### [BRIEF]
Write the material out again exactly as it stands.

┄┄┄┄┄┄┄┄┄┄┄┄┄┄┄┄┄┄┄┄

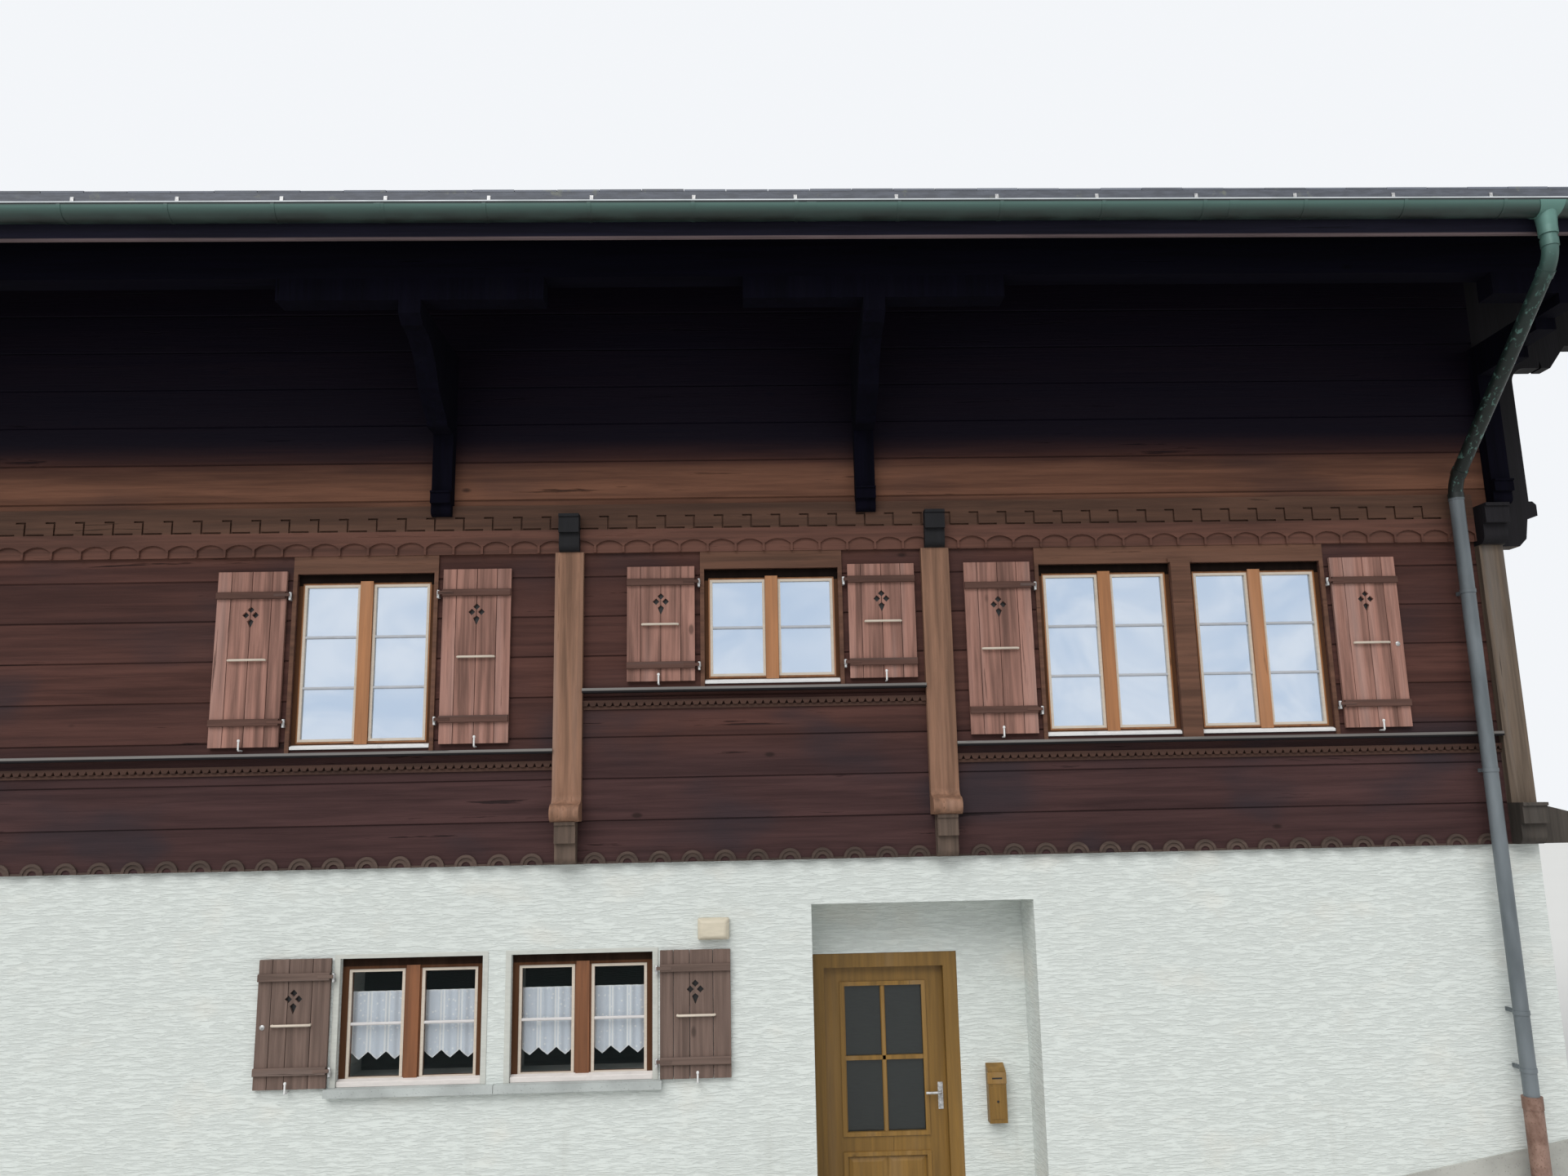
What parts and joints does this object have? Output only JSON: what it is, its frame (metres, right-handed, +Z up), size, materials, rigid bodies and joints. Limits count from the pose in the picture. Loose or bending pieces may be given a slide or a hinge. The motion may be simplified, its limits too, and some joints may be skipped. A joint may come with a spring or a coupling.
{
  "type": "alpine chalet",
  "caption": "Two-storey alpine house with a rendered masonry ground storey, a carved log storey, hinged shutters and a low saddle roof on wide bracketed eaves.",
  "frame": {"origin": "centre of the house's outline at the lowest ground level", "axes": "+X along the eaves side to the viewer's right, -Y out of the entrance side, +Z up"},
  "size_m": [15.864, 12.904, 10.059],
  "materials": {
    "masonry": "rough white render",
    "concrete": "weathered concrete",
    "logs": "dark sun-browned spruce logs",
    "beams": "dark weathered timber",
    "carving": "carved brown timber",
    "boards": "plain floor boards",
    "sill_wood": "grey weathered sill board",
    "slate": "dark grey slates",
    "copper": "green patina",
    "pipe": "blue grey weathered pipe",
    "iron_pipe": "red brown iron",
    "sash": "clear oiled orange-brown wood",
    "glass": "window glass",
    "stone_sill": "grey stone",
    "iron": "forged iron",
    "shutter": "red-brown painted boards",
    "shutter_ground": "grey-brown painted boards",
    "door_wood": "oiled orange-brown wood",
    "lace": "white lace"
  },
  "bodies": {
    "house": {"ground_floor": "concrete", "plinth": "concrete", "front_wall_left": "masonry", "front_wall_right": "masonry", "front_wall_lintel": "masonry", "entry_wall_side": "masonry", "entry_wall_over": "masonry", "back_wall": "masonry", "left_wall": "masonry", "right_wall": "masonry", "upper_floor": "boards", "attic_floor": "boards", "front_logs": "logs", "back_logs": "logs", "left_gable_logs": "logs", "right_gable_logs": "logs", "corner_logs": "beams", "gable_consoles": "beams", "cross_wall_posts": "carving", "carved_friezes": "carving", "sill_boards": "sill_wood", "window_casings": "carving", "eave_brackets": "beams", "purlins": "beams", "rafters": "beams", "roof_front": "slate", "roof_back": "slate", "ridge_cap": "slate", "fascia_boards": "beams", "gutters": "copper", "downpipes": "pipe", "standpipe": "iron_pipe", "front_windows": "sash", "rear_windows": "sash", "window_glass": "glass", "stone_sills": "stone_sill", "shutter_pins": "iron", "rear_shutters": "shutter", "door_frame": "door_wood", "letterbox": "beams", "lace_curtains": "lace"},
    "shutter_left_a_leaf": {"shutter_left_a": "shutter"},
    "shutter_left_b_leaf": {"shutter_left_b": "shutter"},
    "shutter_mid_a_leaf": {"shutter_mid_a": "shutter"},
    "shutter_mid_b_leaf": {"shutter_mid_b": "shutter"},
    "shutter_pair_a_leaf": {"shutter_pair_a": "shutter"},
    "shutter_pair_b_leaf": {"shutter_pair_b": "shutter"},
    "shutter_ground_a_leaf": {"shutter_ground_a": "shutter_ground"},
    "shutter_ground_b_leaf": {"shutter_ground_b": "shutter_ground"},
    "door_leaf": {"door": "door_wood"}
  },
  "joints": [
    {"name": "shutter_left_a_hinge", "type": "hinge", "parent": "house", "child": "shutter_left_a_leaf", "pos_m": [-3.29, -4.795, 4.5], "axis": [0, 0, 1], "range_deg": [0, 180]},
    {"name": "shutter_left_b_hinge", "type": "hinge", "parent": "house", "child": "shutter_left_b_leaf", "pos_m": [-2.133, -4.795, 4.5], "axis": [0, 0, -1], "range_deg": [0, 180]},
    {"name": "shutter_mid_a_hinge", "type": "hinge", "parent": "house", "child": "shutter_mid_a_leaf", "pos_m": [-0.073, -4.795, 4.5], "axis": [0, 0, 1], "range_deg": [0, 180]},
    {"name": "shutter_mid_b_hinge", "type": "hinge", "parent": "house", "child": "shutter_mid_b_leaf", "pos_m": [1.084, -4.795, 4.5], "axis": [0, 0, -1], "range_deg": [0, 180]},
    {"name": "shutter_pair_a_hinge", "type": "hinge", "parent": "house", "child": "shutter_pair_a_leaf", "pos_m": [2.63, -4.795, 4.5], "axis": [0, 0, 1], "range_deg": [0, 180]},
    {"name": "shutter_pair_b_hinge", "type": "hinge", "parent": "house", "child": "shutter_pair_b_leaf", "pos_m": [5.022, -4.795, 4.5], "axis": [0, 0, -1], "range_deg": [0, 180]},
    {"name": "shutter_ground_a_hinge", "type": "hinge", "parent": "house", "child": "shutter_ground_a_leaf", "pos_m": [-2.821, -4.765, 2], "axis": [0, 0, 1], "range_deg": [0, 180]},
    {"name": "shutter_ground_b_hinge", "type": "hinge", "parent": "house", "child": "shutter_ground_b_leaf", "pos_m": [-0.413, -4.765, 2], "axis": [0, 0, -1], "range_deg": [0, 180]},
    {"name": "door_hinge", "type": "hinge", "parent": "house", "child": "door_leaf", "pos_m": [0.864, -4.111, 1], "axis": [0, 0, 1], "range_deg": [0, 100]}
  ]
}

┄┄┄┄┄┄┄┄┄┄┄┄┄┄┄┄┄┄┄┄

### [RESPONSE TO THIS TASK]
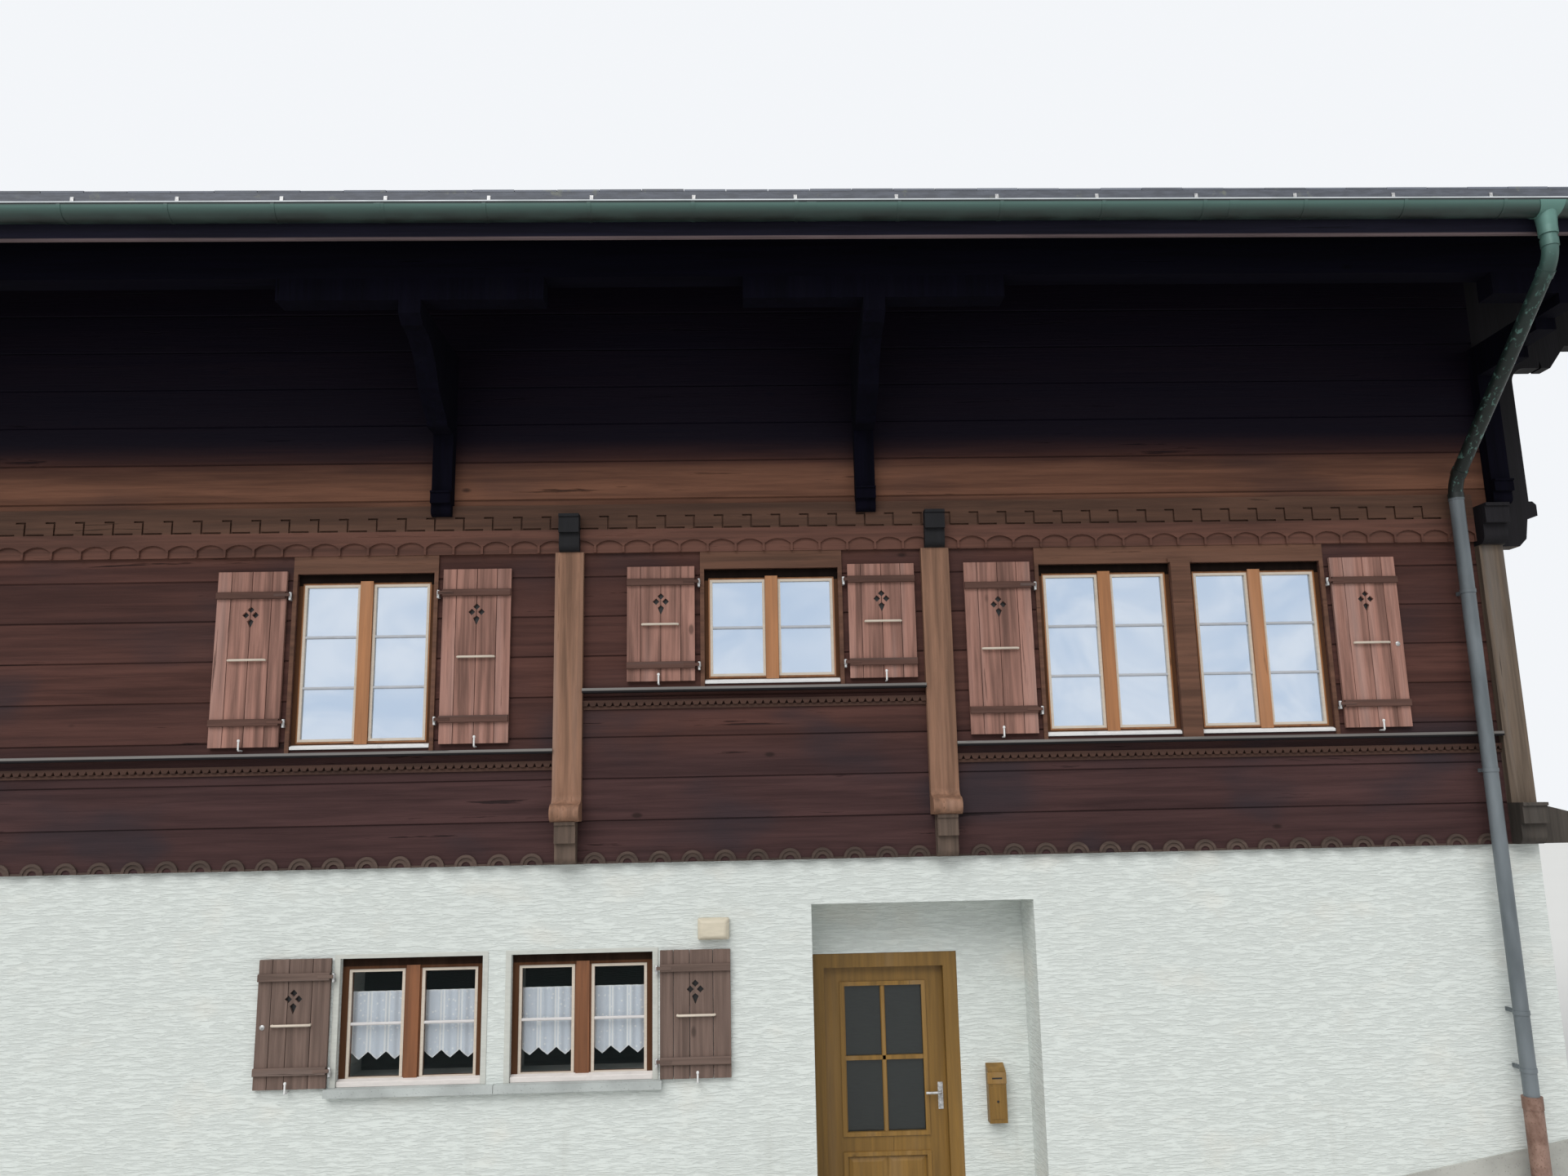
What parts and joints does this object have? Output only JSON: what it is, its frame (metres, right-handed, +Z up), size, materials, rigid bodies and joints. Limits count from the pose in the picture. Loose or bending pieces may be given a slide or a hinge. The motion may be simplified, its limits too, and some joints may be skipped. A joint may come with a spring or a coupling.
{
  "type": "alpine chalet",
  "caption": "Two-storey alpine house with a rendered masonry ground storey, a carved log storey, hinged shutters and a low saddle roof on wide bracketed eaves.",
  "frame": {"origin": "centre of the house's outline at the lowest ground level", "axes": "+X along the eaves side to the viewer's right, -Y out of the entrance side, +Z up"},
  "size_m": [15.864, 12.904, 10.059],
  "materials": {
    "masonry": "rough white render",
    "concrete": "weathered concrete",
    "logs": "dark sun-browned spruce logs",
    "beams": "dark weathered timber",
    "carving": "carved brown timber",
    "boards": "plain floor boards",
    "sill_wood": "grey weathered sill board",
    "slate": "dark grey slates",
    "copper": "green patina",
    "pipe": "blue grey weathered pipe",
    "iron_pipe": "red brown iron",
    "sash": "clear oiled orange-brown wood",
    "glass": "window glass",
    "stone_sill": "grey stone",
    "iron": "forged iron",
    "shutter": "red-brown painted boards",
    "shutter_ground": "grey-brown painted boards",
    "door_wood": "oiled orange-brown wood",
    "lace": "white lace"
  },
  "bodies": {
    "house": {"ground_floor": "concrete", "plinth": "concrete", "front_wall_left": "masonry", "front_wall_right": "masonry", "front_wall_lintel": "masonry", "entry_wall_side": "masonry", "entry_wall_over": "masonry", "back_wall": "masonry", "left_wall": "masonry", "right_wall": "masonry", "upper_floor": "boards", "attic_floor": "boards", "front_logs": "logs", "back_logs": "logs", "left_gable_logs": "logs", "right_gable_logs": "logs", "corner_logs": "beams", "gable_consoles": "beams", "cross_wall_posts": "carving", "carved_friezes": "carving", "sill_boards": "sill_wood", "window_casings": "carving", "eave_brackets": "beams", "purlins": "beams", "rafters": "beams", "roof_front": "slate", "roof_back": "slate", "ridge_cap": "slate", "fascia_boards": "beams", "gutters": "copper", "downpipes": "pipe", "standpipe": "iron_pipe", "front_windows": "sash", "rear_windows": "sash", "window_glass": "glass", "stone_sills": "stone_sill", "shutter_pins": "iron", "rear_shutters": "shutter", "door_frame": "door_wood", "letterbox": "beams", "lace_curtains": "lace"},
    "shutter_left_a_leaf": {"shutter_left_a": "shutter"},
    "shutter_left_b_leaf": {"shutter_left_b": "shutter"},
    "shutter_mid_a_leaf": {"shutter_mid_a": "shutter"},
    "shutter_mid_b_leaf": {"shutter_mid_b": "shutter"},
    "shutter_pair_a_leaf": {"shutter_pair_a": "shutter"},
    "shutter_pair_b_leaf": {"shutter_pair_b": "shutter"},
    "shutter_ground_a_leaf": {"shutter_ground_a": "shutter_ground"},
    "shutter_ground_b_leaf": {"shutter_ground_b": "shutter_ground"},
    "door_leaf": {"door": "door_wood"}
  },
  "joints": [
    {"name": "shutter_left_a_hinge", "type": "hinge", "parent": "house", "child": "shutter_left_a_leaf", "pos_m": [-3.29, -4.795, 4.5], "axis": [0, 0, 1], "range_deg": [0, 180]},
    {"name": "shutter_left_b_hinge", "type": "hinge", "parent": "house", "child": "shutter_left_b_leaf", "pos_m": [-2.133, -4.795, 4.5], "axis": [0, 0, -1], "range_deg": [0, 180]},
    {"name": "shutter_mid_a_hinge", "type": "hinge", "parent": "house", "child": "shutter_mid_a_leaf", "pos_m": [-0.073, -4.795, 4.5], "axis": [0, 0, 1], "range_deg": [0, 180]},
    {"name": "shutter_mid_b_hinge", "type": "hinge", "parent": "house", "child": "shutter_mid_b_leaf", "pos_m": [1.084, -4.795, 4.5], "axis": [0, 0, -1], "range_deg": [0, 180]},
    {"name": "shutter_pair_a_hinge", "type": "hinge", "parent": "house", "child": "shutter_pair_a_leaf", "pos_m": [2.63, -4.795, 4.5], "axis": [0, 0, 1], "range_deg": [0, 180]},
    {"name": "shutter_pair_b_hinge", "type": "hinge", "parent": "house", "child": "shutter_pair_b_leaf", "pos_m": [5.022, -4.795, 4.5], "axis": [0, 0, -1], "range_deg": [0, 180]},
    {"name": "shutter_ground_a_hinge", "type": "hinge", "parent": "house", "child": "shutter_ground_a_leaf", "pos_m": [-2.821, -4.765, 2], "axis": [0, 0, 1], "range_deg": [0, 180]},
    {"name": "shutter_ground_b_hinge", "type": "hinge", "parent": "house", "child": "shutter_ground_b_leaf", "pos_m": [-0.413, -4.765, 2], "axis": [0, 0, -1], "range_deg": [0, 180]},
    {"name": "door_hinge", "type": "hinge", "parent": "house", "child": "door_leaf", "pos_m": [0.864, -4.111, 1], "axis": [0, 0, 1], "range_deg": [0, 100]}
  ]
}